Rentré en France, j’en étais là de mon récit quand, au début d’un beau soir, un ami poussa ma porte et me jeta :

— On tue tes Juifs à Jérusalem !

Je bondis hors de mon encrier.

L’ami me tendit un journal. On les tuait ! On les tuait même quelques mois en avance sur le programme.

Alors j’envoyai promener mon porte-plume. Je pris mon chapeau, le train, puis le bateau.

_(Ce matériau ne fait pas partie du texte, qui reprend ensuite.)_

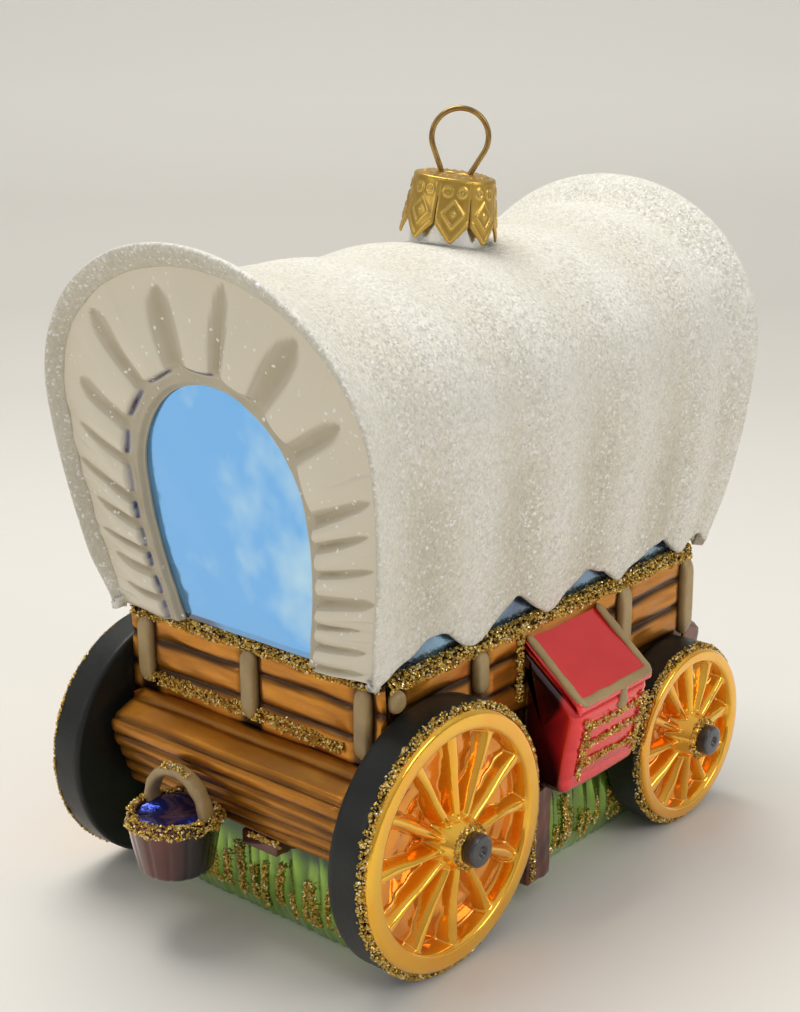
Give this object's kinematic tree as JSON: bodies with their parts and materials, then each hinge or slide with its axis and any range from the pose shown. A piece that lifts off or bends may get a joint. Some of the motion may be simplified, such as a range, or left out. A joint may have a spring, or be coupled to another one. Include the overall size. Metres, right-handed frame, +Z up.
{
  "type": "covered wagon christmas ornament",
  "caption": "Hanging glass ornament in the shape of a covered wagon, with a bowed cloth cover, spoked wheels, tool chests and a bucket, under a lift-off crown cap with a wire loop.",
  "frame": {"origin": "middle of the flat underside, on the surface that the ornament stands on", "axes": "+X the way the wagon faces, +Y its left side, +Z up"},
  "size_m": [0.1003, 0.0696, 0.1106],
  "materials": {
    "cover_white": "white paint under fine iridescent glitter",
    "cream_gathers": "satin cream paint with taupe in the folds",
    "sky_mirror": "silvered glass under clear sky-blue lacquer",
    "lining_mirror": "silvered glass under blue lacquer",
    "bare_glass": "silvered inside, unpainted",
    "tan_paint": "opaque tan paint",
    "brown_lacquer": "gloss brown lacquer, airbrushed darker in the grooves",
    "dark_brown": "opaque brown paint",
    "red_mirror": "silvered glass under clear red lacquer",
    "maroon_mirror": "silvered glass under maroon lacquer",
    "blue_mirror": "silvered glass under cobalt lacquer",
    "green_mirror": "silvered glass under green lacquer, with strokes of gold glitter",
    "black_paint": "satin charcoal paint",
    "orange_mirror": "silvered glass under clear orange lacquer",
    "gold_cap": "thin stamped sheet, gold-toned",
    "gold_wire": "sprung wire, gold-toned"
  },
  "bodies": {
    "glass": {"cover": "cover_white", "rear_gathers": "cream_gathers", "front_gathers": "cream_gathers", "rear_pane": "sky_mirror", "front_pane": "sky_mirror", "cover_lining": "lining_mirror", "glass_neck": "bare_glass", "side_boards_right": "brown_lacquer", "side_boards_left": "brown_lacquer", "side_posts_right": "tan_paint", "side_posts_left": "tan_paint", "tailgate": "brown_lacquer", "tailgate_posts": "tan_paint", "front_board": "brown_lacquer", "front_posts": "tan_paint", "feed_box": "brown_lacquer", "foot_box": "brown_lacquer", "tail_beam": "dark_brown", "chest_right": "red_mirror", "chest_left": "red_mirror", "chest_lid_right": "red_mirror", "chest_lid_left": "red_mirror", "chest_edging_right": "tan_paint", "chest_edging_left": "tan_paint", "bucket": "maroon_mirror", "bucket_water": "blue_mirror", "bucket_handle": "tan_paint", "brake_block_right": "dark_brown", "brake_block_left": "dark_brown", "grass_base": "green_mirror", "tyre_rear_right": "black_paint", "tyre_rear_left": "black_paint", "tyre_front_right": "black_paint", "tyre_front_left": "black_paint", "wheel_rear_right": "orange_mirror", "wheel_rear_left": "orange_mirror", "wheel_front_right": "orange_mirror", "wheel_front_left": "orange_mirror", "hub_cap_rear_right": "black_paint", "hub_cap_rear_left": "black_paint", "hub_cap_front_right": "black_paint", "hub_cap_front_left": "black_paint"},
    "cap": {"crown_cap": "gold_cap"},
    "hanger": {"hanger": "gold_wire"}
  },
  "joints": [
    {"name": "cap_lift", "type": "slide", "parent": "glass", "child": "cap", "axis": [0.08, -0.092, 0.9925], "range_m": [0, 0.016]},
    {"name": "hanger_tilt", "type": "hinge", "parent": "cap", "child": "hanger", "pos_m": [0.00611, -0.00093, 0.101], "axis": [0.6512, -0.7491, -0.1219], "range_deg": [-8, 8]}
  ]
}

Je repartis pour la Terre Promise.

Comment aurait-on pu croire l’Angleterre sans oreilles ? Un enfant, même tout petit, pour peu qu’il eût voulu en prendre la peine, eût mesuré, ces derniers temps, l’état de fièvre en terre de Chanaan. N’est-ce pas en avril dernier, à Jérusalem, sur un divan, à la fin d’un dîner, qu’étendu entre Ragheb bey El-Nashashibi, Arabe, maire de la ville sainte, maître du mouvement, et le gouverneur anglais de la même sainte ville, nous pesions tous les trois, la veille de la fête musulmane de Nebi Moussa (prophète Moïse, les Arabes ont adopté Moïse), les chances de calme et surtout les chances de trouble ? Ragheb bey El-Nashashibi n’a pas pour habitude de voiler sa pensée. À la première occasion, il chasserait les Juifs. Ragheb bey ne l’envoyait pas dire au très honorable représentant de Sa Majesté britannique. Et Sa Majesté n’avait que cent quarante soldats en Palestine ?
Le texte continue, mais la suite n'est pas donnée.